### TASK DIRECTIONS
Write the data out again, exactly as given.

### STORED ROWS
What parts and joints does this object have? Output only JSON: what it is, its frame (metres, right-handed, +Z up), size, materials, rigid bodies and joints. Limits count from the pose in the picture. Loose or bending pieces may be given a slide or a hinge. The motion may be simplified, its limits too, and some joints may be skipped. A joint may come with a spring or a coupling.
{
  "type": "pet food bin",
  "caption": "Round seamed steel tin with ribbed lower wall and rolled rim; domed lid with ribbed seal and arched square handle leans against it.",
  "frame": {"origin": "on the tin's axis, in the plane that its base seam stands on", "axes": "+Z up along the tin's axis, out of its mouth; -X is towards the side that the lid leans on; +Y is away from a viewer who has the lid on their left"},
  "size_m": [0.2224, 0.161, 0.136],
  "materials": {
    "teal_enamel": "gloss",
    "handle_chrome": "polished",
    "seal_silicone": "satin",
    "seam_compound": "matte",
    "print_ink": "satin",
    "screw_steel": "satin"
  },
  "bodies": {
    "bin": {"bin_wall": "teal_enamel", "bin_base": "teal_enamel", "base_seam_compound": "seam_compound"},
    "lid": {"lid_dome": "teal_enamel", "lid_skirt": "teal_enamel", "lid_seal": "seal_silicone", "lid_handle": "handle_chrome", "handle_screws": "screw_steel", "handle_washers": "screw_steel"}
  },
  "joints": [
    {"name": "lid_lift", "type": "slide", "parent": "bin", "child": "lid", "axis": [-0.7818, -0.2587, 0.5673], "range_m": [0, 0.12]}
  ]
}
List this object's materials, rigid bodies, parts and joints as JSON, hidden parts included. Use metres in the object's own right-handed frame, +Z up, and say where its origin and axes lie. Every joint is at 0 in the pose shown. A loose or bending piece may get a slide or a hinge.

### WRITTEN SOLUTION
What parts and joints does this object have? Output only JSON: what it is, its frame (metres, right-handed, +Z up), size, materials, rigid bodies and joints. Limits count from the pose in the picture. Loose or bending pieces may be given a slide or a hinge. The motion may be simplified, its limits too, and some joints may be skipped. A joint may come with a spring or a coupling.
{
  "type": "pet food bin",
  "caption": "Round seamed steel tin with ribbed lower wall and rolled rim; domed lid with ribbed seal and arched square handle leans against it.",
  "frame": {"origin": "on the tin's axis, in the plane that its base seam stands on", "axes": "+Z up along the tin's axis, out of its mouth; -X is towards the side that the lid leans on; +Y is away from a viewer who has the lid on their left"},
  "size_m": [0.2224, 0.161, 0.136],
  "materials": {
    "teal_enamel": "gloss",
    "handle_chrome": "polished",
    "seal_silicone": "satin",
    "seam_compound": "matte",
    "print_ink": "satin",
    "screw_steel": "satin"
  },
  "bodies": {
    "bin": {"bin_wall": "teal_enamel", "bin_base": "teal_enamel", "base_seam_compound": "seam_compound"},
    "lid": {"lid_dome": "teal_enamel", "lid_skirt": "teal_enamel", "lid_seal": "seal_silicone", "lid_handle": "handle_chrome", "handle_screws": "screw_steel", "handle_washers": "screw_steel"}
  },
  "joints": [
    {"name": "lid_lift", "type": "slide", "parent": "bin", "child": "lid", "axis": [-0.7818, -0.2587, 0.5673], "range_m": [0, 0.12]}
  ]
}
List this object's materials, rigid bodies, parts and joints as JSON, hidden parts included. Use metres in the object's own right-handed frame, +Z up, and say where its origin and axes lie. Every joint is at 0 in the pose shown. A loose or bending piece may get a slide or a hinge.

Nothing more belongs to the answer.